### THE EXERCISE
Reproduce precisely the lines between the start of the data below and the line with "of a material", both included.

** start DATASET SECTION **

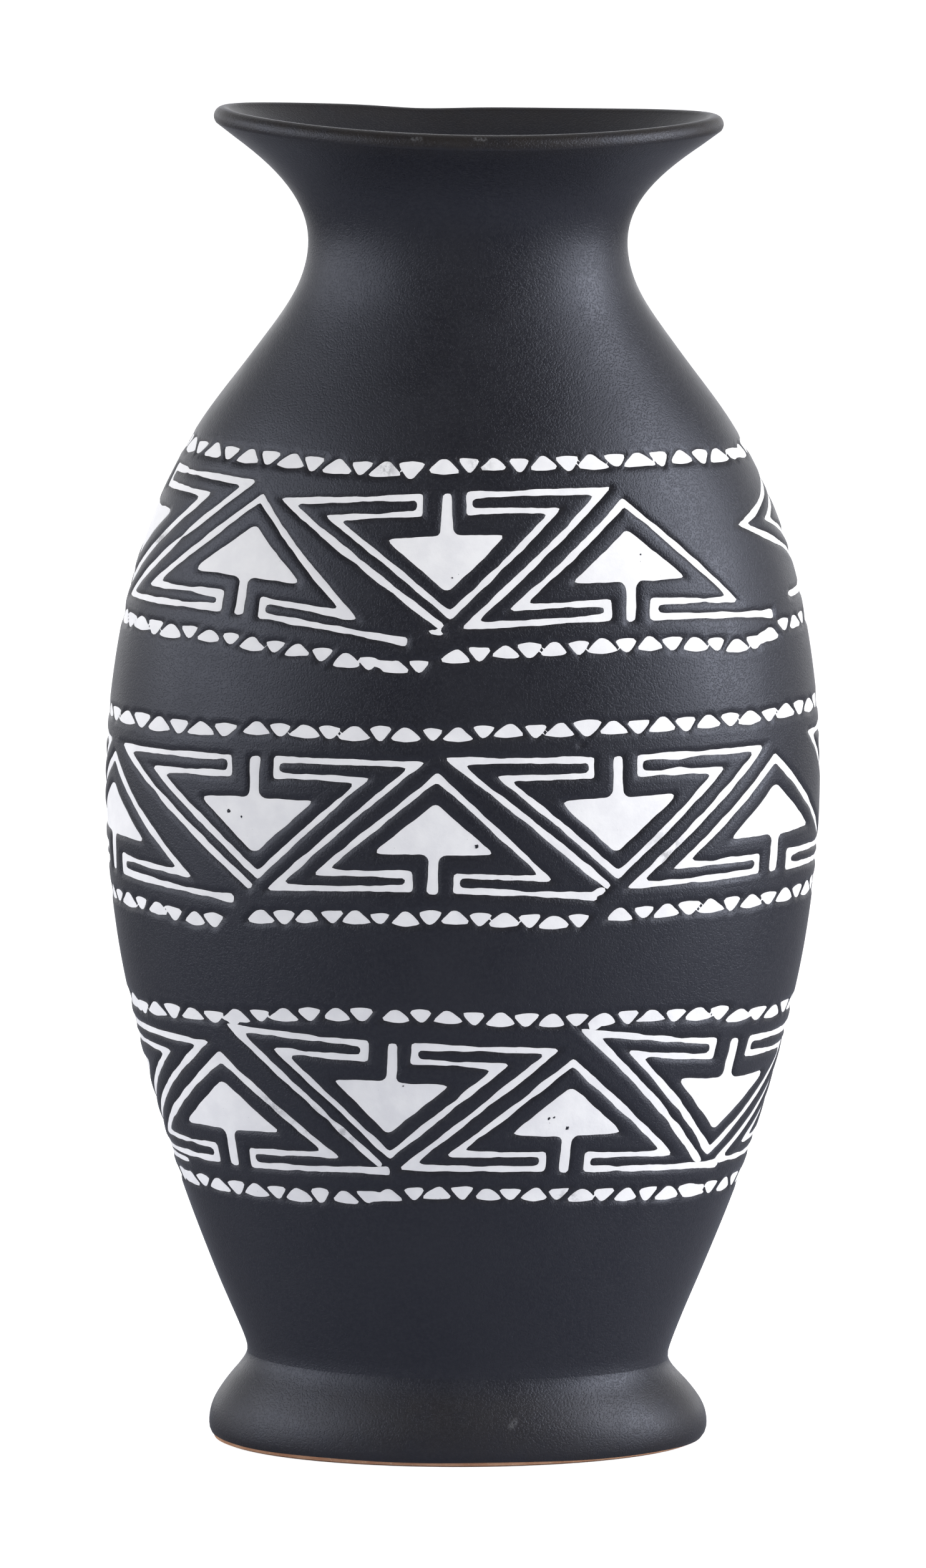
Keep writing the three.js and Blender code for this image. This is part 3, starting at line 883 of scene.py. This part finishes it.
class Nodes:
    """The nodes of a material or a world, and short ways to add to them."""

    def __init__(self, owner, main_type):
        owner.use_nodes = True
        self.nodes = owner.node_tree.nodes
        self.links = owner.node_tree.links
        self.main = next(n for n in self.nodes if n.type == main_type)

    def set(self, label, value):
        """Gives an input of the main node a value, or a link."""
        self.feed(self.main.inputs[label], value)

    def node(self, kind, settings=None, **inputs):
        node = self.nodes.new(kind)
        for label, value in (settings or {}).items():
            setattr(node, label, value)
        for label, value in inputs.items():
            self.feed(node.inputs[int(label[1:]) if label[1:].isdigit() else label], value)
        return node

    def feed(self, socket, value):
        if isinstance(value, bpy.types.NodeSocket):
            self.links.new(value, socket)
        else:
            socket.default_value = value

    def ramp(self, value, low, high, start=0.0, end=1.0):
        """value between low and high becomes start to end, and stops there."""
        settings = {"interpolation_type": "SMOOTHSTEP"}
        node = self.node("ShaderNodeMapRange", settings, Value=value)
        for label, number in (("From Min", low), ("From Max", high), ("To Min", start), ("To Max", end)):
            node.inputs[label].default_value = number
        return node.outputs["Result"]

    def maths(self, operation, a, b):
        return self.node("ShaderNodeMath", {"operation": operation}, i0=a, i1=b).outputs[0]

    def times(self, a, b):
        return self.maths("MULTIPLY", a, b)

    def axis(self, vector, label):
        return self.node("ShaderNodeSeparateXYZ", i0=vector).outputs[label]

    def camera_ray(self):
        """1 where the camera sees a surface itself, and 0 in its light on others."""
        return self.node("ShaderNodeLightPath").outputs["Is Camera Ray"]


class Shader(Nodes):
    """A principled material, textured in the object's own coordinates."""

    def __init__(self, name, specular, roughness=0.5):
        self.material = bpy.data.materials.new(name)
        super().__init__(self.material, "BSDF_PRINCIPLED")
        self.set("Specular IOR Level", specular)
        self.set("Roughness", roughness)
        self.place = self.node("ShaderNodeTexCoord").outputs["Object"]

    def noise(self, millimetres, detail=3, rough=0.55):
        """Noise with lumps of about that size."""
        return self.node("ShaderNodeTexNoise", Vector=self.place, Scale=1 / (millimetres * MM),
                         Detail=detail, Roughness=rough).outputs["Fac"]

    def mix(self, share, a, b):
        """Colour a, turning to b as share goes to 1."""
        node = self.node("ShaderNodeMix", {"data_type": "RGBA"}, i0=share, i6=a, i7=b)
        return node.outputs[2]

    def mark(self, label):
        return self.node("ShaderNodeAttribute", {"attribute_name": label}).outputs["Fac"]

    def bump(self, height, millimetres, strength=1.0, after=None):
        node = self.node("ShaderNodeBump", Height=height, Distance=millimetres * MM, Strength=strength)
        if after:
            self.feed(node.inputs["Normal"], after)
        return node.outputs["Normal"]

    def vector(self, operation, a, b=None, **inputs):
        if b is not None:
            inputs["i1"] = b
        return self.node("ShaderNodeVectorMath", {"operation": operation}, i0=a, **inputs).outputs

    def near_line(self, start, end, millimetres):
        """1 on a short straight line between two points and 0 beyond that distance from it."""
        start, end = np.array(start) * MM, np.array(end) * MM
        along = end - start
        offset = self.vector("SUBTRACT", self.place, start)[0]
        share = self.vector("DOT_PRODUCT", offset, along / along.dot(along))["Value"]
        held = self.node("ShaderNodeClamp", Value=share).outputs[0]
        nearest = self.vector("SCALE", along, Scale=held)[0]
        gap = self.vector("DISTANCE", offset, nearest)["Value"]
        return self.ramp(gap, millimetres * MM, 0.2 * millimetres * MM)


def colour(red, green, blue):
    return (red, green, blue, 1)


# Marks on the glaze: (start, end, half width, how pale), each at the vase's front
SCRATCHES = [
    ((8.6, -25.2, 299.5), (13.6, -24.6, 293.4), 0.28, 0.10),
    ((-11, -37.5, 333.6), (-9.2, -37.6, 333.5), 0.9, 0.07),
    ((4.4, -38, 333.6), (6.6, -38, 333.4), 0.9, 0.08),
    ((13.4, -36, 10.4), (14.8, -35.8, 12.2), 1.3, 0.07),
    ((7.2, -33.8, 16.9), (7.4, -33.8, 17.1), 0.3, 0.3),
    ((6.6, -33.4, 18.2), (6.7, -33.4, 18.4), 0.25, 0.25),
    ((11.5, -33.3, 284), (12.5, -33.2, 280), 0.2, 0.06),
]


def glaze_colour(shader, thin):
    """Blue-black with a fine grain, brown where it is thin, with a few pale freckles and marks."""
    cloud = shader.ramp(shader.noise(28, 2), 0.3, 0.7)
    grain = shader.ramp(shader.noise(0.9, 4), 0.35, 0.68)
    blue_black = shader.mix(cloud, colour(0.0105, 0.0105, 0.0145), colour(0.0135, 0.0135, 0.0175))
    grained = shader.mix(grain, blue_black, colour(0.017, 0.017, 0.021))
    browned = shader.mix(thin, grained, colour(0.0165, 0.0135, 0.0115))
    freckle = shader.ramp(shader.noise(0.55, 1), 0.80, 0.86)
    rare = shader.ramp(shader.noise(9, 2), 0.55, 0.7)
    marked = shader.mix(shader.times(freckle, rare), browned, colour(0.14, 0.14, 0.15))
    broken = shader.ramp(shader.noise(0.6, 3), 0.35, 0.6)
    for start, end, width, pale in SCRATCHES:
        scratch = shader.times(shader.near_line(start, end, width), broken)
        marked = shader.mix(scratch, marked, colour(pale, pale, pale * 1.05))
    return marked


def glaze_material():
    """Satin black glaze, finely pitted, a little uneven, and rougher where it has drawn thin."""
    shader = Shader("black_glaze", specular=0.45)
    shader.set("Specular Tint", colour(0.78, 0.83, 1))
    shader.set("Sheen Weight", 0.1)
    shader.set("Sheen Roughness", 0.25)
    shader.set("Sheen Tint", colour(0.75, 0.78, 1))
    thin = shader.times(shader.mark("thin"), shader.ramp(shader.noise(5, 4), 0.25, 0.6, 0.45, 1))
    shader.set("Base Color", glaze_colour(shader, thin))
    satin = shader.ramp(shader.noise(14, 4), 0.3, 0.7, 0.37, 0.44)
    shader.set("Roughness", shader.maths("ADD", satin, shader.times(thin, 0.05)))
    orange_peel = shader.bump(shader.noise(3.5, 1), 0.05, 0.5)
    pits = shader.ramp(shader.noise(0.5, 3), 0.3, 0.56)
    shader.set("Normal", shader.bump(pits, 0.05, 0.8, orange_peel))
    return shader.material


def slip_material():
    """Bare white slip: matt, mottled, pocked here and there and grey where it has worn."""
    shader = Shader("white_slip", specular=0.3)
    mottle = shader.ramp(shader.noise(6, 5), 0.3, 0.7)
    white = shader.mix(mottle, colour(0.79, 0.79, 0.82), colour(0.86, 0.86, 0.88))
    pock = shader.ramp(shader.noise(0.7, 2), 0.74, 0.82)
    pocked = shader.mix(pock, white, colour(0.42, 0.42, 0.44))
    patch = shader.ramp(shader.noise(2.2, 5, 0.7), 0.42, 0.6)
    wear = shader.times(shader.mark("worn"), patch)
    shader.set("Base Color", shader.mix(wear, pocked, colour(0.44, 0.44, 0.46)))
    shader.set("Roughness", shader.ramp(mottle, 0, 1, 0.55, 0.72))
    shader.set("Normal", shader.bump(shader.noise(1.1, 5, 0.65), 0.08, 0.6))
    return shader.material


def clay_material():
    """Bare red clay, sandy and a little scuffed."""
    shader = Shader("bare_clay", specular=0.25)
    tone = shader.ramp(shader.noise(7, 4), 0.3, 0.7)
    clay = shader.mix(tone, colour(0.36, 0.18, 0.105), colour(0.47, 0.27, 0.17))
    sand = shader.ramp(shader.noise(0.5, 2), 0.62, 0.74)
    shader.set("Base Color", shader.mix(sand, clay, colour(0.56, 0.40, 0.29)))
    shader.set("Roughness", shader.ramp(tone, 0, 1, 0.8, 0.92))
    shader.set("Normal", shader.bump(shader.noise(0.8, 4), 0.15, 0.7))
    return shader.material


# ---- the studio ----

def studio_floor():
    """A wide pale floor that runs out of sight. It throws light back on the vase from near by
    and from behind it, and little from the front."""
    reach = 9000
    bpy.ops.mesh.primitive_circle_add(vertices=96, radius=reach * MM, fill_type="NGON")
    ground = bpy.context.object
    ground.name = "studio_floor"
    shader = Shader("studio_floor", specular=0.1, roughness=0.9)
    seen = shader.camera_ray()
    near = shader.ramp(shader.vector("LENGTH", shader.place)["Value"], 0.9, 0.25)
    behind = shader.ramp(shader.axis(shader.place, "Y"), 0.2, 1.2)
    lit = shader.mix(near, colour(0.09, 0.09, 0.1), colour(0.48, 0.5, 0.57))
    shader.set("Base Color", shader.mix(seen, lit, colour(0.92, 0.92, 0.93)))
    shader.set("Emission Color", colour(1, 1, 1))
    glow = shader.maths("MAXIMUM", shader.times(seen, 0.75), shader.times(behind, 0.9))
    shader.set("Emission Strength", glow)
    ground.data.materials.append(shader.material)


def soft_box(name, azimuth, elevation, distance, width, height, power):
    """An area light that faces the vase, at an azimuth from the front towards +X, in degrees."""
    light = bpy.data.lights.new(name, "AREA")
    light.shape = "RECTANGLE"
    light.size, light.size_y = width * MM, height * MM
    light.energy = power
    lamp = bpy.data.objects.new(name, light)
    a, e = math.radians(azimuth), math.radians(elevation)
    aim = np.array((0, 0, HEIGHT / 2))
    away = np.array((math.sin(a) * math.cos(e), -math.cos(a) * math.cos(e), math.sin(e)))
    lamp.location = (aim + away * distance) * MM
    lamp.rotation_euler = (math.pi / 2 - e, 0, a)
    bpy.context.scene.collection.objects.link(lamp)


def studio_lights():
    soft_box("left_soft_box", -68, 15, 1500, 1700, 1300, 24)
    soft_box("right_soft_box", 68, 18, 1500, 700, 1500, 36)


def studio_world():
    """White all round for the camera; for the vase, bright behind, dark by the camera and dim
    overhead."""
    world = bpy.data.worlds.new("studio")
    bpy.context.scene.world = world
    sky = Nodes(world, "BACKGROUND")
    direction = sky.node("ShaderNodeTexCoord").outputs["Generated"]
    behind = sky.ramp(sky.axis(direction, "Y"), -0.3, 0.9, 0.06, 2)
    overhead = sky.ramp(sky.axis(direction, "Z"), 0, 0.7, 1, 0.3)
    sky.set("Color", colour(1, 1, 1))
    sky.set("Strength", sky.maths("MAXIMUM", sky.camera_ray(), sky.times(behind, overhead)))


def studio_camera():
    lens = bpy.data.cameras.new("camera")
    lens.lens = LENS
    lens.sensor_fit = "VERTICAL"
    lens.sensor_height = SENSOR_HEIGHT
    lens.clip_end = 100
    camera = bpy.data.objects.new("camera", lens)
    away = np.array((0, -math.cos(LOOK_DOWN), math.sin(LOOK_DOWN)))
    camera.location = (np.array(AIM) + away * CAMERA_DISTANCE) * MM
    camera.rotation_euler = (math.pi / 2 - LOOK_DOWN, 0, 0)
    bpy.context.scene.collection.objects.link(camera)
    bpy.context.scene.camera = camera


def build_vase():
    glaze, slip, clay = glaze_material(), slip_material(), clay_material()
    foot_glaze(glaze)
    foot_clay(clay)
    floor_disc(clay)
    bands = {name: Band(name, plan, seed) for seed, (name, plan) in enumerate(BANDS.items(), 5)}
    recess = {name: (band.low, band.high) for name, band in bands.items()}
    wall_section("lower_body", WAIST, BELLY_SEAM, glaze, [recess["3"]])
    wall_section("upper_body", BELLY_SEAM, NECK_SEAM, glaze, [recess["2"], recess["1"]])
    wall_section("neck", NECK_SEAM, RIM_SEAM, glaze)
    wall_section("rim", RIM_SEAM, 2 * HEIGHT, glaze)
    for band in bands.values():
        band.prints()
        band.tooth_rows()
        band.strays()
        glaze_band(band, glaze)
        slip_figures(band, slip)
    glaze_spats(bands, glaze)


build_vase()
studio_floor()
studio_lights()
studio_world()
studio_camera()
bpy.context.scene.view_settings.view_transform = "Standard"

** end DATASET SECTION **

### WRITTEN SOLUTION
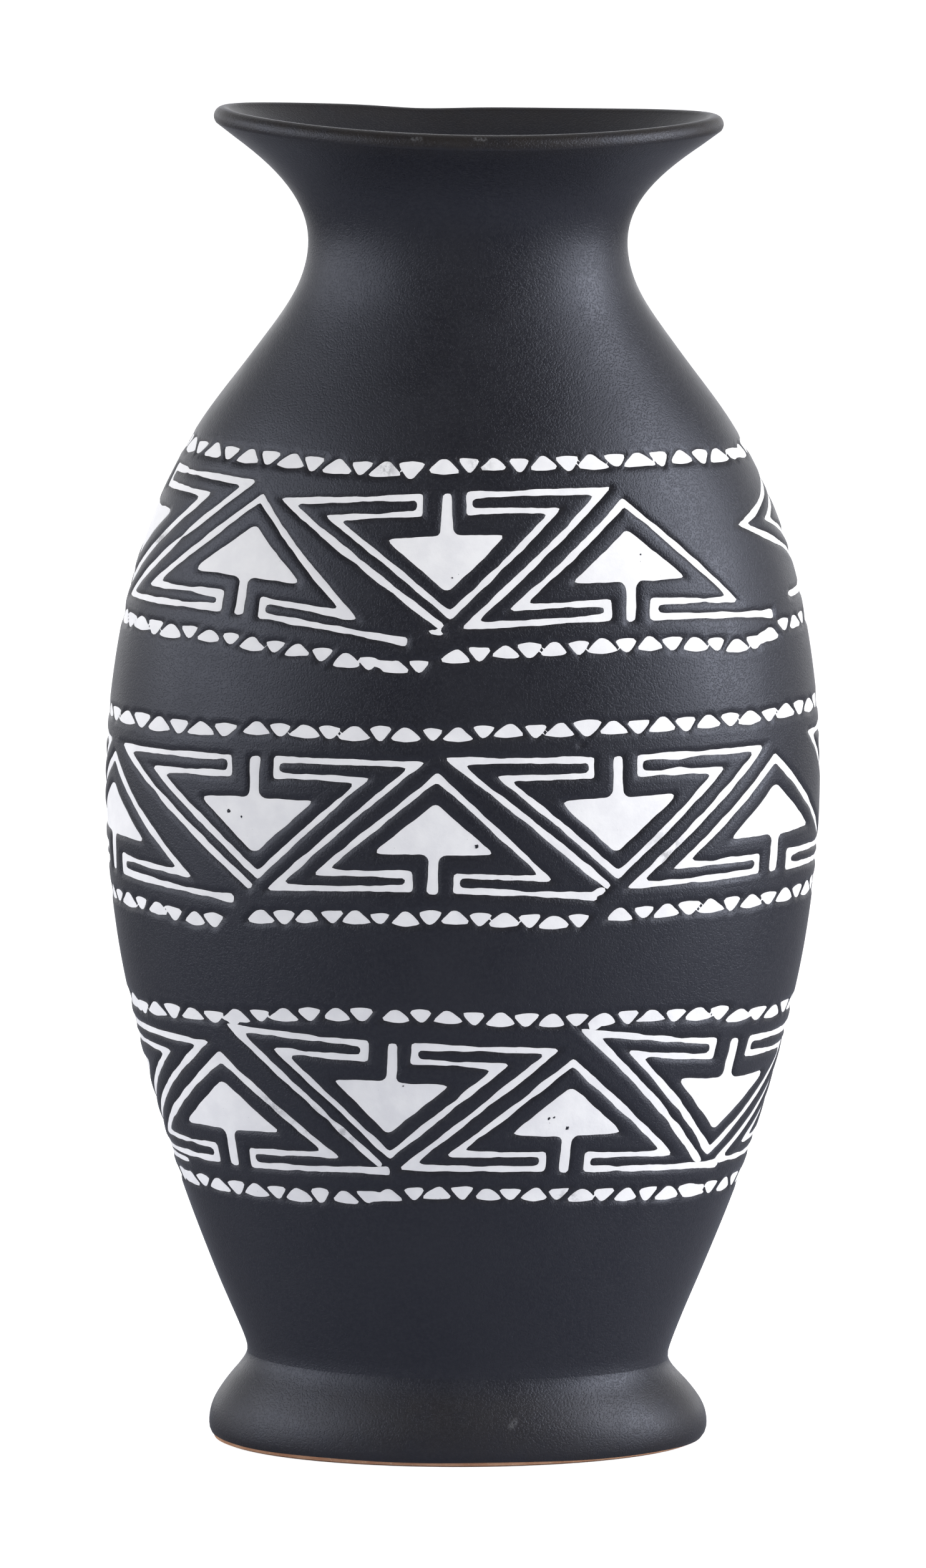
Keep writing the three.js and Blender code for this image. This is part 3, starting at line 883 of scene.py. This part finishes it.
class Nodes:
    """The nodes of a material or a world, and short ways to add to them."""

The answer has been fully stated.